Negoziatrici di pace nel cuore dell’Africa
A Khartoum a trattare un accordo erano in quattro, tra le file del governo e dei gruppi armati. Ecco le loro parole, immaginando una Repubblica Centrafricana nuova
Nel cuore dell’Africa la pace la costruiscono le donne. È il messaggio arrivato questo mese da Khartoum, la capitale sudanese che ha ospitato i negoziati tra il governo di Bangui e 14 gruppi armati coinvolti in vario modo nel conflitto civile divampato nel 2012. L’intesa per la pace nella Repubblica Centrafricana, annunciata nella Sala dell’università, è una delle tante sottoscritte dopo la caduta del presidente François Bozizé, l’ascesa al potere dei ribelli dell’alleanza Seleka e ancora gli agguati e le rappresaglie che hanno coinvolto le milizie cosiddette Anti-balaka. Di mezzo ci sono state anche le elezioni del 2015, con l’entrata in carica del presidente Faustin Archange Touaderà.
Il suo governo, però, ha incontrato e continua a incontrare mille difficoltà ad affermare la propria autorità al di fuori di Bangui e nel resto del Paese. Ecco, allora, le donne per la pace. Nelle settimane di negoziati a Khartoum almeno quattro hanno avuto un ruolo di primo piano. Da un lato, tre ministri: Virginie Baïkoua, responsabile di Aiuti umanitari e riconciliazione nazionale, Marie Nöelle, titolare di Difesa e ricostruzione dell’esercito, e Sylvie Baïgo-Temon, alla guida degli Esteri; da un altro, Esther Guetel, rappresentante della formazione ribelle Révolution et Justice. Le fotografie dei loro incontri, le strette di mano e gli impegni, sono state rilanciate sul sito online della Monusca, la missione di pace delle Nazioni Unite.
Didascalie e articoli avevano in comune un elemento: la centralità del contributo femminile pur nella consapevolezza che lungo il cammino resta più di un ostacolo.
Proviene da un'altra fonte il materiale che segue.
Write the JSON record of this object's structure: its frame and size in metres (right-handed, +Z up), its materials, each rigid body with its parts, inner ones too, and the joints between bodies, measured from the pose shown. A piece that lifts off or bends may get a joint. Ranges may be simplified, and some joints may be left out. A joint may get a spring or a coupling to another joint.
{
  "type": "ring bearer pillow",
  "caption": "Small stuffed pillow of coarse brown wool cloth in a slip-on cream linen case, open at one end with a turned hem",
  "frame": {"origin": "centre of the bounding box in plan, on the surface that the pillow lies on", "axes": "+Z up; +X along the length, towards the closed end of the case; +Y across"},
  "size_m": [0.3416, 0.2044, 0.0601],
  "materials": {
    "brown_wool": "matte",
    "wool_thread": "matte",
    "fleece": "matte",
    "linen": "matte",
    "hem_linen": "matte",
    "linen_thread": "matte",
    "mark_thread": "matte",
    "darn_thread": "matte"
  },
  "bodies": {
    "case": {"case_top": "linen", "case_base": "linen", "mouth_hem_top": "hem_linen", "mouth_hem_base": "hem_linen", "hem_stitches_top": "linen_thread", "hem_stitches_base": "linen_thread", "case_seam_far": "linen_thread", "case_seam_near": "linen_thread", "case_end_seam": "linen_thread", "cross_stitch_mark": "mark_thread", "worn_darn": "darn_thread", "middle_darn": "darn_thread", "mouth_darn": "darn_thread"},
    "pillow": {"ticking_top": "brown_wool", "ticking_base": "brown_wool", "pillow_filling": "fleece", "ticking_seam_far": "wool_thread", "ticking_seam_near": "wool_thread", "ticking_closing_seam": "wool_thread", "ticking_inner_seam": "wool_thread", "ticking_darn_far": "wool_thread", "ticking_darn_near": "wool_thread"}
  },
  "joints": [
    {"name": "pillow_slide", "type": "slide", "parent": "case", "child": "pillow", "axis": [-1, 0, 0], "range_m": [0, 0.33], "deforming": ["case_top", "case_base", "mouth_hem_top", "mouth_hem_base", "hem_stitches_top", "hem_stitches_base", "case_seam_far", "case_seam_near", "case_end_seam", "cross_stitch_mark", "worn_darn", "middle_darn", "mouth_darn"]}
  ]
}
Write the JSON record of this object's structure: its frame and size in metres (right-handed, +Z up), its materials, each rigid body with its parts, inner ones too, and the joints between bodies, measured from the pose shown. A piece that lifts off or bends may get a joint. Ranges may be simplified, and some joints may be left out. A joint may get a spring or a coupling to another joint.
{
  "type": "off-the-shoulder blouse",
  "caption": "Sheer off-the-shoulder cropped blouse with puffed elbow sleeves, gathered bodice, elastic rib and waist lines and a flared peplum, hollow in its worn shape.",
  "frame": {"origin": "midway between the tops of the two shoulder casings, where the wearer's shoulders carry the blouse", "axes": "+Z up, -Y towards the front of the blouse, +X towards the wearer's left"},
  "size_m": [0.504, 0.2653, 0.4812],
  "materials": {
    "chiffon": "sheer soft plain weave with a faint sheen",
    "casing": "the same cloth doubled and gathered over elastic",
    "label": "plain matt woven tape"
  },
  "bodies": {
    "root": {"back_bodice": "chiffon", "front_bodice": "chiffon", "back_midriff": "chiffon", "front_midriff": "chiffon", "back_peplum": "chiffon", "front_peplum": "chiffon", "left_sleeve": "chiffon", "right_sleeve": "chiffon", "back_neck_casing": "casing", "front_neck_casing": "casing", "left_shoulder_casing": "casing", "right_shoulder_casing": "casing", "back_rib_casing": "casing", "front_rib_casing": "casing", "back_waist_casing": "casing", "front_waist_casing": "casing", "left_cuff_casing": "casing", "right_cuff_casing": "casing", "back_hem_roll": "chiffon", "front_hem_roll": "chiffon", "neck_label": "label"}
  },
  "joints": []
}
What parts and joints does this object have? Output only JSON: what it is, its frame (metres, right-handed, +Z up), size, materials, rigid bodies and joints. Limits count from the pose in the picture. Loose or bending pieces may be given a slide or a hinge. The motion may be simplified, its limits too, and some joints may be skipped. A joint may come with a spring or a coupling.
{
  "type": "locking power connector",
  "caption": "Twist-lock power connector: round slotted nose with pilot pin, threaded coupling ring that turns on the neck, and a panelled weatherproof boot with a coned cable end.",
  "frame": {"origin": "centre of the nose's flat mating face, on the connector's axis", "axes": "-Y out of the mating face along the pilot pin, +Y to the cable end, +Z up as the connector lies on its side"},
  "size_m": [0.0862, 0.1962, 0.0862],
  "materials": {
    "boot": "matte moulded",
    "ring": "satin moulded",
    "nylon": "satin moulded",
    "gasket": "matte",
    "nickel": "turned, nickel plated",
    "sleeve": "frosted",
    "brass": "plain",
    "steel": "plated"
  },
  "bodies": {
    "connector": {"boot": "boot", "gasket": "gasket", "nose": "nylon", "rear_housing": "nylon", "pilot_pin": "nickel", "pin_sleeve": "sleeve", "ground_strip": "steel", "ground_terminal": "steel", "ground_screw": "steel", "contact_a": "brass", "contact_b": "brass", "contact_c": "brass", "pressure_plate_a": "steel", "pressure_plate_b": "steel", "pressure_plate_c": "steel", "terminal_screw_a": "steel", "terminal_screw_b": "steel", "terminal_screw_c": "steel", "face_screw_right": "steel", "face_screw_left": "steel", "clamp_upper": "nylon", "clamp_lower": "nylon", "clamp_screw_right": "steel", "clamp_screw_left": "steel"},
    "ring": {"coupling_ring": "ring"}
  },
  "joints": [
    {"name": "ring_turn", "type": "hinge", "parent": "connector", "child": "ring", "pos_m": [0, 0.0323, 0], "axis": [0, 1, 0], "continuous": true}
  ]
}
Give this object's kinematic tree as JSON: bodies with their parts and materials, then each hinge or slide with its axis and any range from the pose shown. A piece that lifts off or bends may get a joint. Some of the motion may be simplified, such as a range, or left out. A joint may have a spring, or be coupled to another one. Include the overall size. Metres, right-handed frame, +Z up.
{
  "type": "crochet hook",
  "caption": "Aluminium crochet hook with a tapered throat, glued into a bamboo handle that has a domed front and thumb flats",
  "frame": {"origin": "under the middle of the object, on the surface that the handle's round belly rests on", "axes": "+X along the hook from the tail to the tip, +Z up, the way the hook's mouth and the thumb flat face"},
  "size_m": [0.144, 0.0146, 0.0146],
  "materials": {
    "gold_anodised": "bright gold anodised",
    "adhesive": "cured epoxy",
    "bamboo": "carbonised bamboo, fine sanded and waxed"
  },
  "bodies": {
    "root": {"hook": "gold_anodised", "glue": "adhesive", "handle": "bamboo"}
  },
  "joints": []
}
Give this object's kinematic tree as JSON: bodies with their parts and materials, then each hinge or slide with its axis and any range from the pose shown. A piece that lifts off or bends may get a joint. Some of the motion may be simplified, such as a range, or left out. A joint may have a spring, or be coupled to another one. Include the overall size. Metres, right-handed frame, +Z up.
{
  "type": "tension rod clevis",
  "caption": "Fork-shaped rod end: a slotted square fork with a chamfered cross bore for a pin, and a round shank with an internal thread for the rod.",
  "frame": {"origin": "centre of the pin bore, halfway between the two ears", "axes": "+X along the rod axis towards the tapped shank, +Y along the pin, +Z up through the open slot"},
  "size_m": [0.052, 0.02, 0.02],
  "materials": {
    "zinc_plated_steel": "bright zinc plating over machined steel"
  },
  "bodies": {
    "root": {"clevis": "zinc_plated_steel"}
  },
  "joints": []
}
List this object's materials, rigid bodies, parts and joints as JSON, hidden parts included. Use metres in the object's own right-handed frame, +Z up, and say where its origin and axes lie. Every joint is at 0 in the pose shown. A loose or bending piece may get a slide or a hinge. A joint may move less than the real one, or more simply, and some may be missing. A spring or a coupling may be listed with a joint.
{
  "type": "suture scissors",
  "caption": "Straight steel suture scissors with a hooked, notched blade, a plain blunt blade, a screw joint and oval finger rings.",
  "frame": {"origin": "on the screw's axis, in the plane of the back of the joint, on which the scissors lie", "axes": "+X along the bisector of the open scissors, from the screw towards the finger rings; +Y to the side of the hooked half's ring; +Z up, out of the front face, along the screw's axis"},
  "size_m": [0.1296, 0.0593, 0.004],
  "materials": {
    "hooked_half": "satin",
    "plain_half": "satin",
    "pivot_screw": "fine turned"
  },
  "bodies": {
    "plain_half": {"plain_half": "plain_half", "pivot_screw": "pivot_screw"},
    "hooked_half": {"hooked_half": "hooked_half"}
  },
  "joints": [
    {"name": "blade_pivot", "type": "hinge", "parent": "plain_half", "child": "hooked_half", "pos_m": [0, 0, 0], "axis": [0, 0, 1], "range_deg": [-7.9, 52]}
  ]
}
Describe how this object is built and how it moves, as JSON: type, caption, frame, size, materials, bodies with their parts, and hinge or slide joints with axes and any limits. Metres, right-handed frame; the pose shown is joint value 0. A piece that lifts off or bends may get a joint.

Secondo Nöelle, “durante i colloqui sono state portate le rivendicazioni e le preoccupazioni delle reti delle donne, comprese quelle dell’Organisation des Femmes Centrafricaines”. Il ministro ha aggiunto: “Quando a parlare è chi ha donato la vita è più semplice addolcire i cuori e comprendere la necessità del dialogo”. Parole di circostanza, forse. Sta di fatto che dichiarazioni analoghe sono state rilasciate da Guetel, la rappresentante dei ribelli. Convinta per altro che “le vicende della Repubblica Centrafricana hanno dimostrato che le prime vittime sono proprio le donne” e che “difendere la causa nazionale vuol dire impegnarsi anzitutto per loro”. Sull’accordo di pace e sulla sua tenuta molto resta da capire. Onu e Unione Africana hanno lavorato insieme, facendosi garanti dell’intesa, ma gli ostacoli a una sua applicazione sono diversi.
Per settimane i negoziatori si sono scontrati sui nodi dell’“amnistia generale” chiesta da alcuni dei gruppi ribelli, a lungo osteggiata dal governo, che non vuole comunque estenderla a reati classificabili come crimini contro l’umanità o di guerra. E c’è il nodo del nuovo esecutivo, allargato ai rappresentanti delle formazioni armate, che hanno chiesto di esprimere il primo ministro. Nodi che già nelle prossime settimane potrebbero tornare al pettine. Al netto delle incertezze e degli accordi in passato disattesi, comunque, a Khartoum il commissario dell’Unione Africana Smail Chergui ha detto di “un grande giorno per la Repubblica Centrafricana e la sua gente”.
Sperare è un dovere, dopo sei anni di incursioni e rappresaglie, da Bangui ai confini con il Ciad, il Camerun o il Congo, che hanno costretto oltre un milione di persone a lasciare le proprie case. Secondo l’Onu, i rifugiati all’estero sono all’incirca 570mila. Ad Alindao, nel sud, poche settimane fa, il raid di un commando di miliziani nel campo profughi allestito a ridosso della cattedrale ha provocato oltre 50 morti. L’impegno delle donne si spiega anche così. Nasce e si rafforza da un’urgenza. Prima dell’ultima tornata di colloqui, a Bangui 60 attiviste dell’Organisation des Femmes Centrafricaines, della Réseau pour la leadershio féminin en Centrafrique (Relefca) e della Réseau des femmes ministre set parlementaires (Refamp) avevano consegnato un documento all’inviato speciale dell’Unione Africana Moussa Nébié. “Chiediamo si prema sulle parti che partecipano al processo di dialogo e riconciliazione affinché tengano in conto i timori delle donne e le coinvolgano nel meccanismo per l’attuazione degli accordi”. La pace potrebbe essere nelle loro mani.